Ah, retirement—the time when alarm clocks become a distant memory, and you can trade in the daily grind for a life of leisure. But hold on a second! Before you start imagining yourself sipping colorful cocktails on a white sandy beach, there’s an important question you must answer: How much money do you need to retire? 

Understanding the Factors: Age, Income, and Cost of Living

To determine the magic number for your retirement savings, it’s crucial to consider several key factors: your age, income, and the cost of living in your desired retirement location. Let’s break it down, shall we?

  • Age: Time waits for no one, and that includes retirement. The ideal age to retire varies for each individual, and it often depends on personal goals and financial readiness. While some people dream of retiring in their 50s, others choose to work well into their 60s or beyond. Assess your financial situation, health, and personal aspirations to determine the right age for you to retire.
  • Income: While it’s tempting to dream of an extravagant retirement filled with luxury yachts and diamond-encrusted golf clubs, the reality is that your income level plays a crucial role in determining how much you can save. Higher income allows for more substantial contributions to your retirement accounts, while lower income may require more careful budgeting and adjustments to reach your retirement goals.
  • Cost of Living: Picture your ideal retirement destination—is it a vibrant city, a cozy countryside, or maybe a tropical paradise? The cost of living in your chosen location can have a significant impact on how much money you’ll need to retire comfortably. Research the cost of housing, healthcare, groceries, and other essentials to ensure your nest egg will cover your expenses without breaking the bank.

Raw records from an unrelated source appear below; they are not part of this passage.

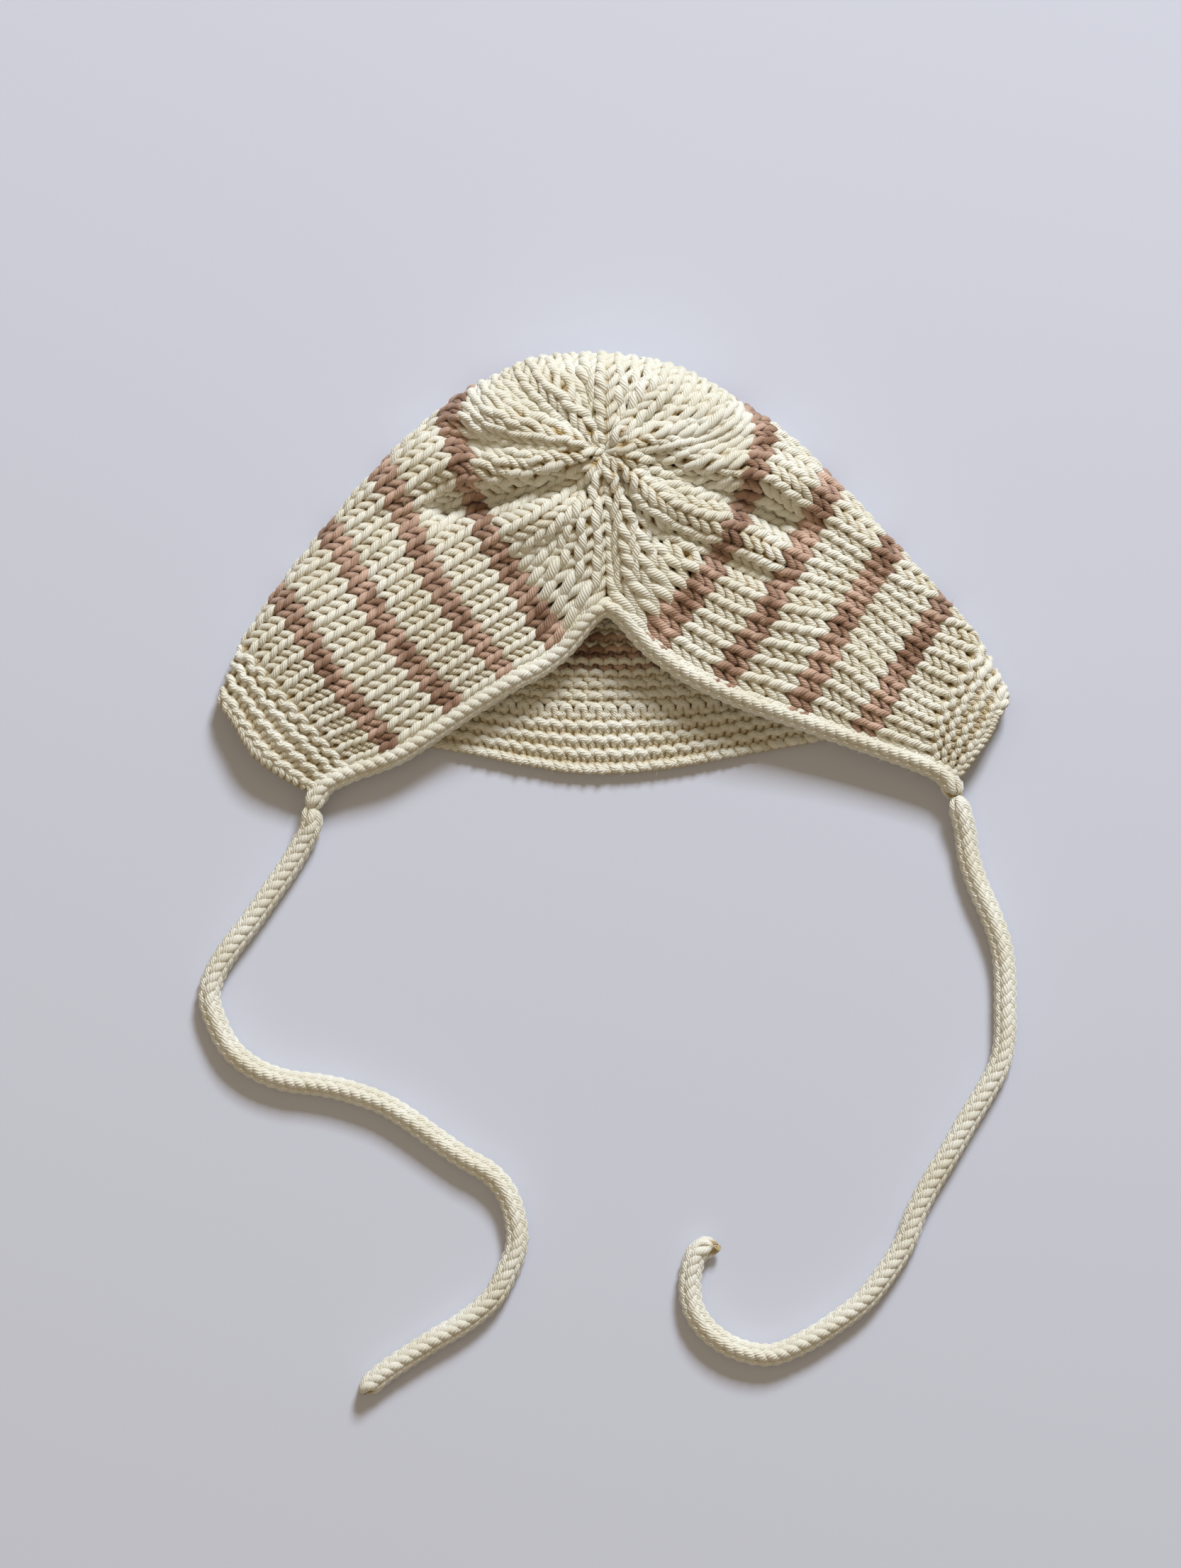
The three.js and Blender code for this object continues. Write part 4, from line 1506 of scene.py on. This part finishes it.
@dataclass(frozen=True)
class AreaLight:
    """A square area light that points at the bonnet.

    Attributes:
        name: Its name.
        place: Where it stands, in metres.
        size: Its side, in metres.
        power: Its power, in watts.
        colour: Its colour, as sRGB hex.
    """

    name: str
    place: tuple[float, float, float]
    size: float
    power: float
    colour: str

    def build(self) -> None:
        """Makes the light and turns it to the photograph's middle."""
        data = bpy.data.lights.new(self.name, "AREA")
        data.size, data.energy = self.size, self.power
        data.color = linear(self.colour)[:3]
        obj = bpy.data.objects.new(self.name, data)
        obj.location = self.place
        target = np.array([*PHOTO_CENTRE, 0.0]) - np.array(self.place)
        flat = math.hypot(target[0], target[1])
        obj.rotation_euler = (math.atan2(flat, -target[2]), 0.0, math.atan2(-target[0], target[1]))
        bpy.context.scene.collection.objects.link(obj)


@dataclass(frozen=True)
class Studio:
    """The pale floor, the soft light and the camera.

    Attributes:
        camera_height: Height of the camera over the floor, in metres.
        sensor_width: Width of its sensor, in millimetres.
        clipping: Nearest and furthest distance that it sees, in metres.
        floor_reach: Half the floor's side, in metres.
        floor_colour: The floor's colour, as sRGB hex.
        floor_roughness: Its roughness.
        lights: The lights.
        sky_colour: Colour of the light from all round, as sRGB hex.
        sky_strength: Its strength.
    """

    camera_height: float = 2.0
    sensor_width: float = 36.0
    clipping: tuple[float, float] = (0.1, 20.0)
    floor_reach: float = 3.0
    floor_colour: str = "#d4d9e6"
    floor_roughness: float = 0.55
    lights: tuple[AreaLight, ...] = (
        AreaLight("window", (0.85, 2.45, 1.95), 0.8, 113.0, "#f1f6ff"),
        AreaLight("fill", (-0.9, -0.6, 1.9), 2.2, 4.0, "#ffe8cc"),
    )
    sky_colour: str = "#f6e0c2"
    sky_strength: float = 0.3

    def _camera(self) -> None:
        """A camera straight above, whose frame holds the photograph's width and height."""
        height = PHOTO_SIZE[1] / PIXELS_PER_METRE
        data = bpy.data.cameras.new("camera")
        data.sensor_width = self.sensor_width
        data.lens = data.sensor_width * self.camera_height / height
        data.clip_start, data.clip_end = self.clipping
        obj = bpy.data.objects.new("camera", data)
        obj.location = (*PHOTO_CENTRE, self.camera_height)
        bpy.context.scene.collection.objects.link(obj)
        bpy.context.scene.camera = obj

    def _floor(self) -> None:
        """A wide plain floor, smooth and matt like painted board."""
        reach = self.floor_reach
        corners = [(-reach, -reach, 0), (reach, -reach, 0), (reach, reach, 0), (-reach, reach, 0)]
        mesh = bpy.data.meshes.new("floor")
        mesh.from_pydata(corners, [], [(0, 1, 2, 3)])
        material = bpy.data.materials.new("pale floor")
        material.use_nodes = True
        shader = next(node for node in material.node_tree.nodes if node.type == "BSDF_PRINCIPLED")
        shader.inputs["Base Color"].default_value = linear(self.floor_colour)
        shader.inputs["Roughness"].default_value = self.floor_roughness
        mesh.materials.append(material)
        obj = bpy.data.objects.new("floor", mesh)
        bpy.context.scene.collection.objects.link(obj)

    def _sky(self) -> None:
        """The weak light from all round, and colours shown as they are."""
        world = bpy.data.worlds.new("studio")
        world.use_nodes = True
        background = world.node_tree.nodes["Background"]
        background.inputs[0].default_value = linear(self.sky_colour)
        background.inputs[1].default_value = self.sky_strength
        bpy.context.scene.world = world
        bpy.context.scene.view_settings.view_transform = "Standard"

    def build(self) -> None:
        """Makes the stage."""
        self._camera()
        self._floor()
        for light in self.lights:
            light.build()
        self._sky()


def main() -> None:
    """Builds the stage and then the bonnet's parts in order, and reports each piece."""
    logging.basicConfig(level=logging.INFO, format="%(message)s")
    Studio().build()
    room = Workroom(BonnetSize(), Yarn())
    ties = Tie("left", TIE_LEFT_ROUTE), Tie("right", TIE_RIGHT_ROUTE)
    for part in (*ties, FaceEdging(), Body(), NeckBand(), Crown()):
        for piece in part.build(room):
            log.info("%s: %d faces", piece.name, len(piece.data.polygons))


if __name__ == "__main__":
    main()
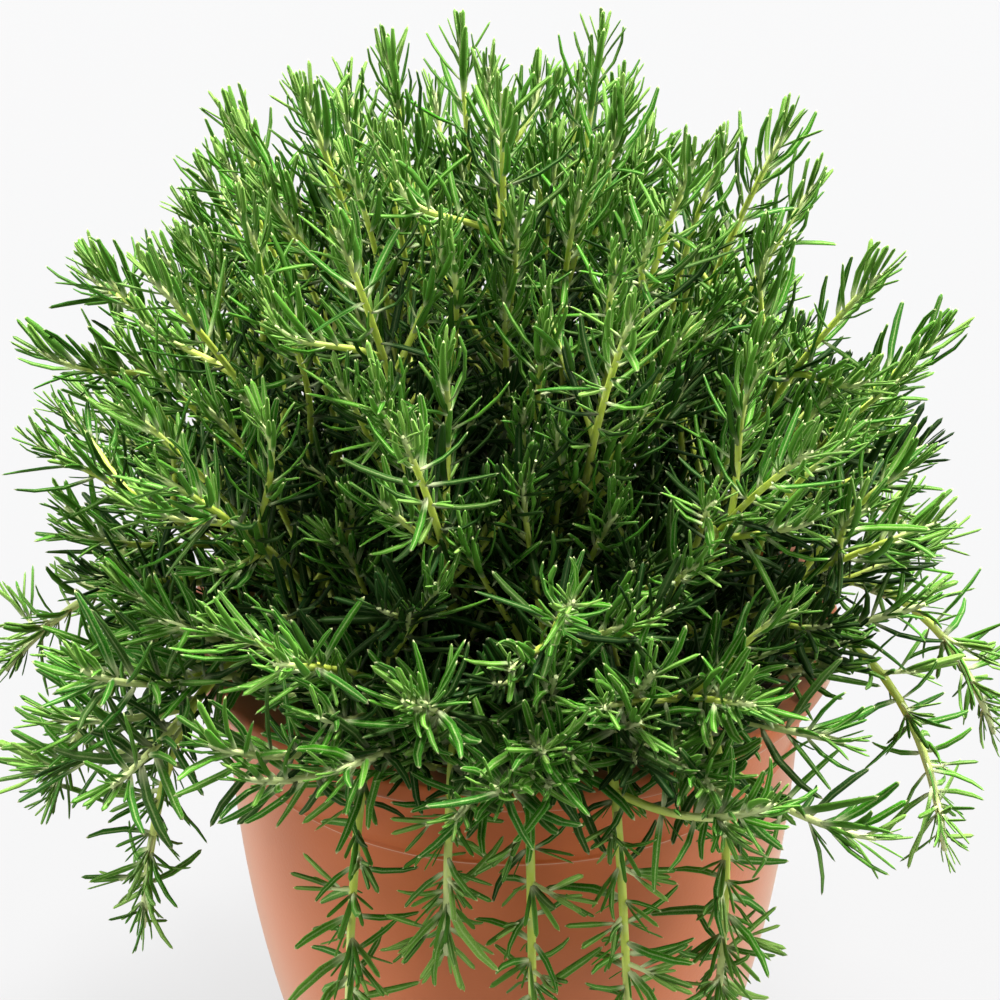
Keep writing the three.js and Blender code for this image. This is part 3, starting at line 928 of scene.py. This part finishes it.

Calculating Your Retirement Savings

Now that we’ve covered the key factors, let’s delve into the math and calculate your retirement savings.

First, estimate your desired annual retirement income. Consider the lifestyle you want to maintain, travel plans, and any anticipated healthcare expenses. As a general rule, aim for around 70-80% of your pre-retirement income to cover your post-retirement needs.

Next, factor in your expected retirement duration. With increasing life expectancy, it’s wise to plan for a retirement that spans 20 to 30 years or more. Remember, you want your money to outlive you, not the other way around!

Once you have these figures in mind, it’s time to consider the 4% rule. This rule of thumb suggests that withdrawing 4% of your initial retirement portfolio value each year should help sustain your savings throughout your retirement. For example, if your desired annual retirement income is $50,000, you’ll need a portfolio worth $1.25 million (50,000 / 0.04) to confidently embark on your retirement journey.

The Average Savings Needed for Retirement

While everyone’s financial situation is unique, it can be helpful to look at some average savings benchmarks to gauge where you stand. According to retirement experts, a general rule of thumb is to have saved about 10 to 12 times your annual income by the time you retire. For instance, if your annual income is $60,000, you should aim to have $600,000 to $720,000 saved for retirement.

However, keep in mind that these are rough estimates, and your specific circumstances may require more or less savings. It’s essential to consider your individual goals, lifestyle expectations, and any additional sources of income, such as Social Security or pension plans.

The Role of 401(k) or IRA in Building Your Nest Egg

When it comes to building your retirement savings, 401(k) and Individual Retirement Accounts (IRA) are powerful tools to consider.

  • 401(k): If your employer offers a 401(k) plan, take advantage of it! A 401(k) allows you to contribute a portion of your pre-tax income towards retirement savings, and some employers even offer matching contributions. Maximize your contributions to make the most of this tax-advantaged investment vehicle.
  • IRA: An Individual Retirement Account (IRA) is another option for building your retirement savings. With an IRA, you can contribute a certain amount each year, depending on your age and income. Traditional IRAs offer tax-deferred growth, while Roth IRAs provide tax-free withdrawals in retirement.

Both 401(k) and IRA accounts offer various investment options, allowing your savings to grow over time. Consult with a financial advisor to determine the best approach based on your specific circumstances.

Remember, the calculations we’ve discussed serve as a starting point and can be adjusted based on your unique circumstances. Consider consulting with a financial advisor who can help you fine-tune your retirement plan and make sure you’re on the right track.